Strong low-cost operating model
IndiGo’s disciplined cost structure is its biggest strength. A simplified fleet, high aircraft utilization, and lean operations allow the airline to remain profitable even when ticket prices are under pressure.
Reputation for punctuality and reliability
Among Indian airlines, IndiGo is widely known for on-time performance and operational consistency. This reliability builds repeat usage among business and leisure travelers alike.
Extensive domestic network
IndiGo’s dense route network across metros, tier-II, and tier-III cities ensures high load factors and strong demand capture, especially on short-haul routes.
Large aircraft order book
IndiGo has placed one of the largest aircraft orders in global aviation history. This signals long-term confidence in demand and supports cost-efficient fleet expansion over the next decade.
Weaknesses
High dependence on the domestic market
A significant portion of IndiGo’s revenue comes from domestic operations. While strong, this increases exposure to India-specific economic cycles and regulatory decisions.
Limited premium and long-haul presence
IndiGo’s low-cost model limits its ability to capture high-yield premium passengers and long-haul international traffic, where margins can be higher.
Sensitivity to fuel prices
Fuel is the single largest cost for airlines. Despite efficiency, IndiGo remains vulnerable to sharp fuel price increases and taxation differences across states.
Thin margins inherent to LCC model
The low-cost model delivers volume but leaves little margin for error. Operational disruptions or prolonged price wars can quickly impact profitability.
Opportunities
International expansion
Short- and medium-haul international routes in Asia, the Middle East, and beyond offer growth opportunities. These routes can diversify revenue and improve yields.
Growth in air travel penetration
India’s air travel penetration remains low. Rising incomes, urbanization, and better airport infrastructure support long-term passenger growth.
Ancillary revenue growth
Add-ons such as seat selection, baggage fees, meals, and partnerships can improve per-passenger revenue without significantly increasing costs.
Fleet modernization and efficiency
New-generation aircraft improve fuel efficiency, reduce maintenance costs, and support environmental compliance, strengthening long-term economics.
Cargo and logistics services
E-commerce and time-sensitive shipments offer opportunities to expand cargo operations using existing network capacity.
Threats
Fuel price volatility and geopolitical risk
Global oil price fluctuations and geopolitical instability directly impact operating costs and route economics.
Regulatory and policy uncertainty
Changes in taxation, airport charges, environmental norms, or labor regulations can materially affect profitability.
Intensifying competition
Competition from full-service carriers, new entrants, and revived airlines can trigger fare wars and margin pressure.
Infrastructure constraints
Airport congestion, slot availability, and air traffic control limitations can affect on-time performance and expansion plans.
Economic slowdown impact
Air travel is discretionary.

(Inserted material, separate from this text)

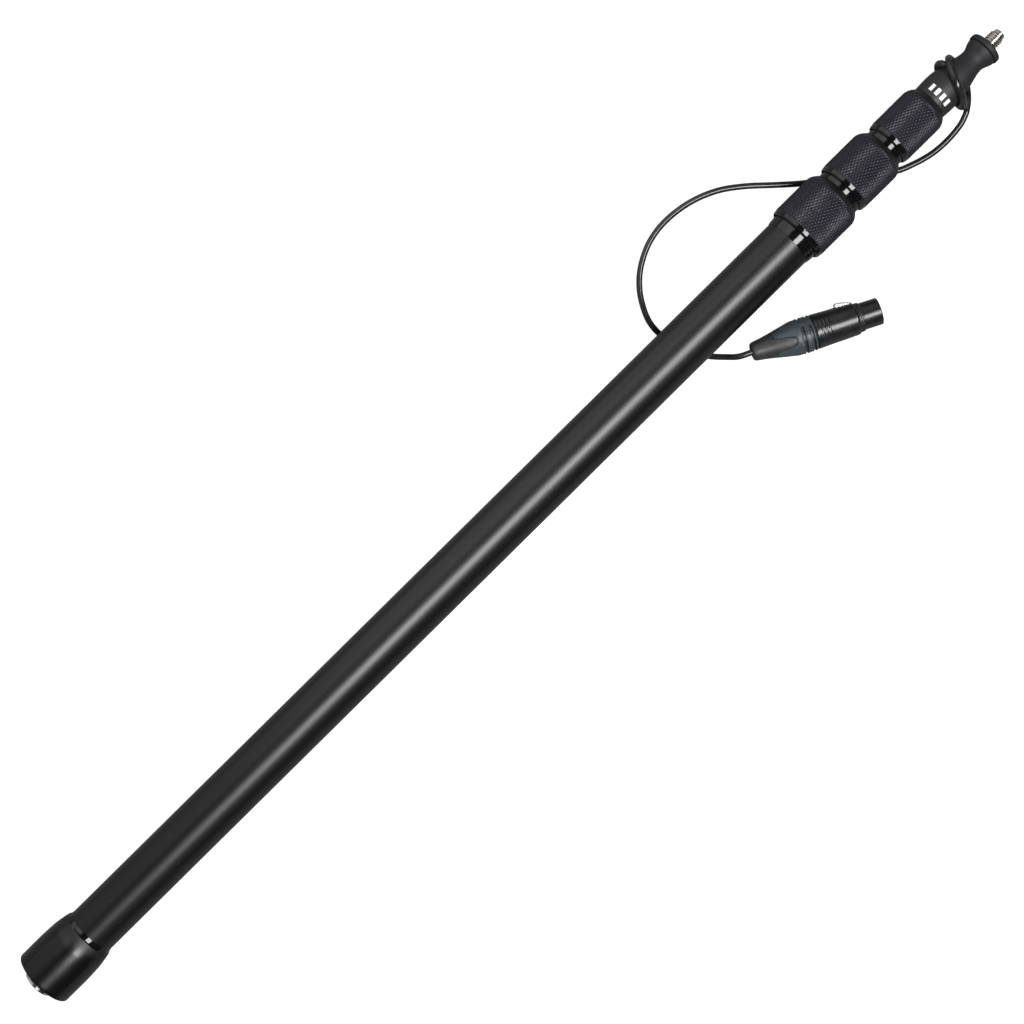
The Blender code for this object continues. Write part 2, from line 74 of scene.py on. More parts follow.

Economic stress can reduce passenger demand, especially in leisure travel.
What this SWOT reveals about IndiGo
IndiGo’s core advantage is execution. It does not rely on brand glamour or luxury positioning. Instead, it wins through consistency, cost leadership, and network density. This makes it structurally stronger than most competitors in a price-sensitive market like India.

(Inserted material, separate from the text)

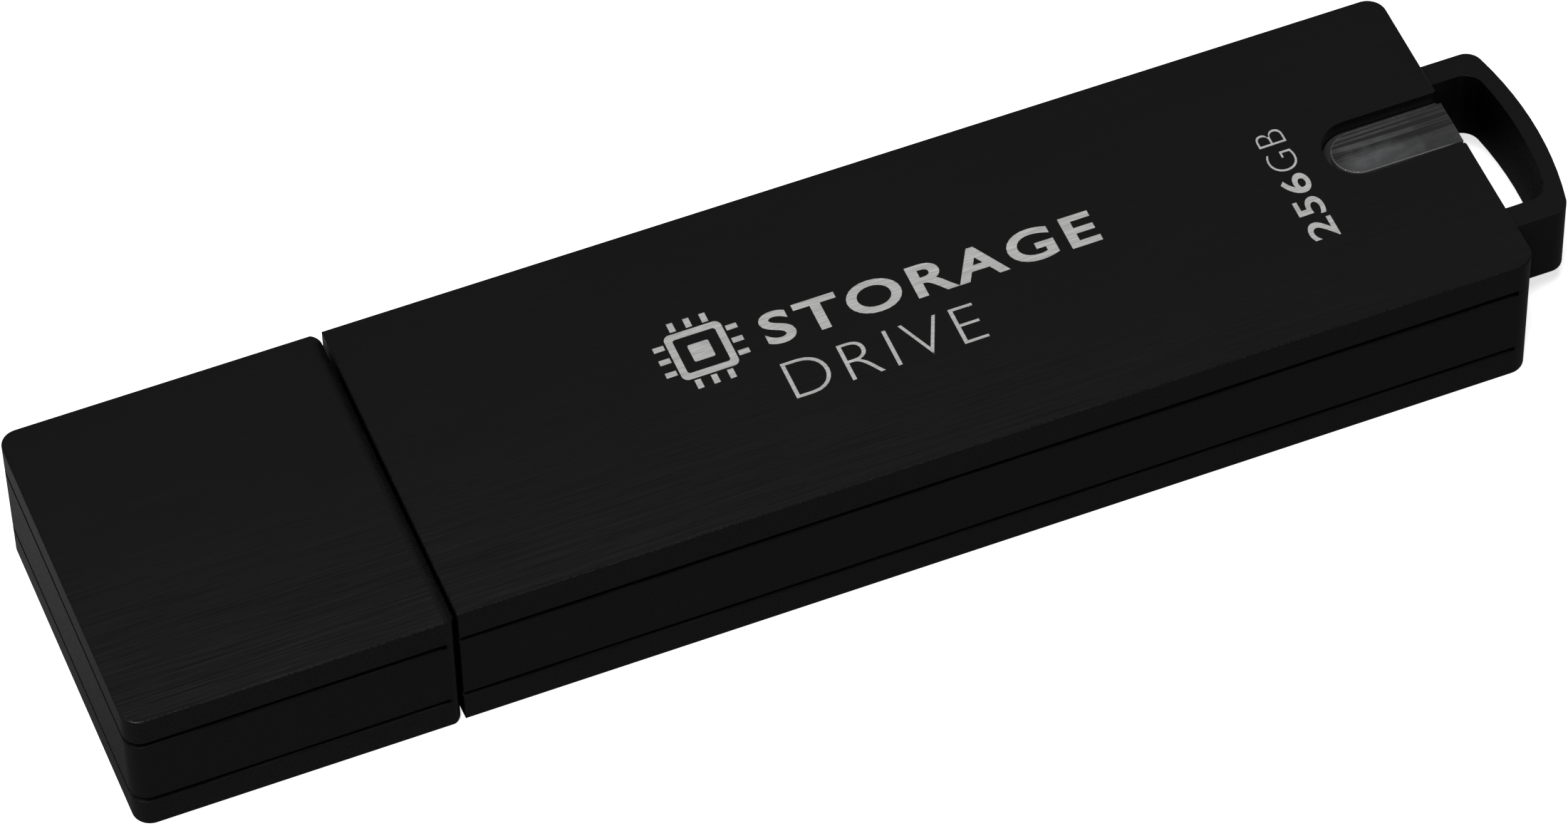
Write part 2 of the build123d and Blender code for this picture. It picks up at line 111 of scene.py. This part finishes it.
# Camera: it looks down by its elevation, and its azimuth is measured as a light's is
camera_aim = Vector((-2.015, -0.915, 4.13)) * MM
camera_distance = 408.35 * MM
camera_azimuth = 20.6
camera_elevation = 50.98
camera_roll = -1.69
camera_lens = 190.72
camera_sensor = 36.0
camera_clip_share = 0.01  # of the distance

# Studio: the key stands high at the front left, where no broad face mirrors it into a camera
key_light = {"azimuth": 45, "elevation": 65, "strength": 3.65, "spread": 24}
room_front = 0.03
room_back = 0.11
room_turn = (-0.8, 0.6)  # headings along Y between which the room brightens
floor_radius = 3.0  # metres
floor_sides = 96
floor_glow = 0.72
floor_tone = (0.78, 0.82)
floor_mottle = (60.0, 60.0, 60.0)
mirrored_floor_near = 0.056
mirrored_floor_far = 0.125
mirrored_floor_y = (-6.0, 14.0)

# ------------------------------------------------------------------ node graphs


class Graph:
    """Builds the node graph of one material or world. Feature sizes are in millimetres."""

    def __init__(self, owner):
        owner.use_nodes = True
        self.owner = owner
        self.tree = owner.node_tree
        self.tree.nodes.clear()
        self.place = self.node("ShaderNodeTexCoord").outputs["Object"]
        self.true_normal = self.node("ShaderNodeNewGeometry").outputs["True Normal"]

    def node(self, kind, inputs=None, **settings):
        made = self.tree.nodes.new(kind)
        for key, value in settings.items():
            setattr(made, key, value)
        for key, value in (inputs or {}).items():
            if isinstance(value, bpy.types.NodeSocket):
                self.tree.links.new(value, made.inputs[key])
            else:
                made.inputs[key].default_value = value
        return made

    def noise(self, size, detail, roughness):
        """Noise with features of about size along X, Y and Z, centred on 0.5."""
        scale = tuple(1 / (length * MM) for length in size)
        point = self.node("ShaderNodeVectorMath", {0: self.place, 1: scale}, operation="MULTIPLY")
        inputs = {
            "Vector": point.outputs[0],
            "Scale": 1.0,
            "Detail": detail,
            "Roughness": roughness,
        }
        return self.node("ShaderNodeTexNoise", inputs).outputs[0]

    def math(self, operation, a, b=0.0):
        return self.node("ShaderNodeMath", {0: a, 1: b}, operation=operation).outputs[0]

    def span(self, value, low, high, source=(0.3, 0.7)):
        """Carries value from the source range to low..high, and holds it there."""
        inputs = {
            "Value": value,
            "From Min": source[0],
            "From Max": source[1],
            "To Min": low,
            "To Max": high,
        }
        return self.node("ShaderNodeMapRange", inputs).outputs[0]

    def blend(self, share, a, b):
        """The colour a where share is 0 and b where it is 1."""
        made = self.node("ShaderNodeMix", {0: share}, data_type="RGBA")
        for index, value in ((6, a), (7, b)):
            if isinstance(value, bpy.types.NodeSocket):
                self.tree.links.new(value, made.inputs[index])
            else:
                made.inputs[index].default_value = (*value, 1.0)
        return made.outputs[2]

    def tint(self, colour, share):
        """The colour scaled by share."""
        scaled = self.node("ShaderNodeVectorMath", {0: colour, "Scale": share}, operation="SCALE")
        return scaled.outputs[0]

    def facing(self, axis):
        """1 on faces square to the axis, 0 on the others."""
        parts = self.node("ShaderNodeSeparateXYZ", {0: self.true_normal})
        return self.span(self.math("ABSOLUTE", parts.outputs[axis]), 0.0, 1.0, (0.9, 0.98))

    def along(self, axis, low, high, source):
        """Goes from low to high over the source range of one coordinate, in millimetres."""
        parts = self.node("ShaderNodeSeparateXYZ", {0: self.place})
        return self.span(parts.outputs[axis], low, high, tuple(end * MM for end in source))

    def openness(self, reach, closed, clear, own_walls=False):
        """How much sky is in view within reach: 0 at the closed share of it, 1 at the clear share.

        With own_walls, only the piece's own walls stand in the way.
        """
        inputs = {"Distance": reach * MM}
        made = self.node("ShaderNodeAmbientOcclusion", inputs, samples=8, only_local=own_walls)
        return self.span(made.outputs["AO"], 0.0, 1.0, (closed, clear))

    def edges(self, radius):
        """1 on sharp edges, 0 on flat ground."""
        soft = self.node("ShaderNodeBevel", {"Radius": radius * MM}, samples=6).outputs[0]
        inputs = {0: soft, 1: self.true_normal}
        dot = self.node("ShaderNodeVectorMath", inputs, operation="DOT_PRODUCT")
        return self.span(dot.outputs["Value"], 0.0, 1.0, (0.995, 0.9))

    def bump(self, height, depth):
        """A normal raised by height, which is depth tall, over slightly rounded edges."""
        soft = self.node("ShaderNodeBevel", {"Radius": edge_softening * MM}, samples=6).outputs[0]
        inputs = {"Height": height, "Distance": depth * MM, "Strength": 1.0, "Normal": soft}
        return self.node("ShaderNodeBump", inputs).outputs[0]

    def surface(self, inputs):
        shader = self.node("ShaderNodeBsdfPrincipled", inputs)
        self.node("ShaderNodeOutputMaterial", {"Surface": shader.outputs[0]})
        return self.owner


def new_finish(name):
    """The empty node graph of a new material."""
    return Graph(bpy.data.materials.new(name))


# ------------------------------------------------------------------ materials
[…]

However, dominance brings new challenges. As the airline grows, complexity increases. The next phase requires balancing scale with flexibility, and efficiency with diversification.

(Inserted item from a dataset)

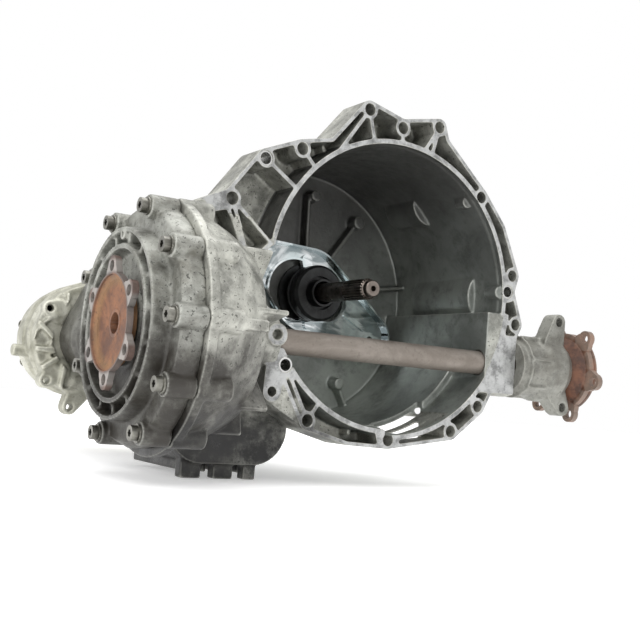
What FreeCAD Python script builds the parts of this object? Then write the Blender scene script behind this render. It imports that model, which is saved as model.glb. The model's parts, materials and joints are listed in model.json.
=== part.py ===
import FreeCAD, Part
import math
import os
import Sketcher

# Frame: origin at the centre of the bell's mouth on the engine face, +X right, +Y from the
# engine towards the gearbox, +Z up. Millimetres and degrees.

DIMENSIONS = {
    # clutch bell
    "bell_radius": 150.0, "bell_wall": 5.0, "bell_back_radius": 147.0, "bell_depth": 195.0,
    "side_step": 6.0, "shelf_z": -12.0,
    "back_wall": 12.0, "boss_radius": 9.5, "bolt_hole_radius": 6.5, "dowel_hole_radius": 7.6,
    "flange_wall": 3.8, "flange_depth": 44.0, "pocket_depth": 36.0, "rib_width": 3.8,
    # differential bowl and cover, measured along -X
    "drive_axis_y": 15.2, "drive_axis_z": -69.2,
    "cover_seat_x": -262.0, "cover_plate_x": -283.0, "cover_ring_x": -301.0,
    "cover_bolt_circle": 110.0, "cover_bolt_radius": 4.0,
    "cover_boss_radius": 11.0, "outer_ring_radius": 88.0, "lip_ring_radius": 73.0, "ring_wall": 5.0,
    # input shaft on the Y axis
    "input_tip_y": 40.0, "input_tip_radius": 9.0, "spline_radius": 11.5, "spline_root_radius": 10.2,
    "spline_end_y": 86.0, "shaft_neck_radius": 11.0, "input_journal_radius": 17.0,
    # gear train
    "shaft_distance": 80.0, "output_x": -64.0, "output_z": -48.0, "gear_module": 2.5,
    "gear_width": 13.0, "gear_gap": 26.0, "first_gear_y": 230.0, "group_space": 3.0,
    "output_radius": 20.0, "gear_play": 0.3, "backlash": 0.3,
    "hub_radius": 31.2, "sleeve_bore": 31.5, "sleeve_radius": 38.0, "sleeve_width": 14.0,
    "groove_radius": 34.0, "groove_width": 7.0, "dog_radius": 30.0, "hub_width": 12.0,
    "rail_radius": 6.0, "rail_circle": 76.0, "fork_thickness": 6.4,
    "transfer_module": 3.0, "transfer_width": 20.0, "transfer_y": 436.0,
    # final drive
    "pinion_radius": 26.0, "pinion_face": 24.0, "side_shaft_radius": 18.0,
    # casings behind the bell
    "case_wall": 7.0, "case_end_y": 420.0, "rear_end_y": 496.0, "rear_wall": 10.0,
    "bearing_width": 16.0, "bearing_play": 0.05,
    # clutch release
    "sleeve_guide_radius": 16.0, "guide_front_y": 140.0, "release_front_y": 148.0,
    "release_radius": 33.0, "lever_front_y": 173.0, "lever_sheet": 3.0, "lever_rim": 9.0,
    "pivot_x": -68.0, "pivot_z": 29.0,
    # drive flanges
    "flange_bolt_radius": 52.0, "flange_hole_radius": 5.2, "flange_lobe_radius": 9.5,
    "flange_thickness": 6.0, "dish_radius": 44.0, "left_flange_x": -306.0, "right_flange_x": 262.0,
    "tube_radius": 13.0, "bracket_seat_x": 175.0, "bracket_end_x": 250.0,
}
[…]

Future outlook: IndiGo beyond 2026
Looking ahead, IndiGo is expected to remain the backbone of Indian domestic aviation. Its growth will be driven by fleet expansion, deeper penetration into smaller cities, and gradual international scaling.
The airline’s long-term success will depend on managing fuel risk, expanding ancillary revenues, and carefully stepping into international markets without diluting its cost discipline. If executed well, IndiGo can evolve from India’s largest airline into one of Asia’s most efficient aviation platforms.
In conclusion, IndiGo in 2026 stands as a case study in operational excellence—dominant in scale, disciplined in costs, and well positioned to benefit from India’s long-term aviation growth, even as industry risks remain structurally high.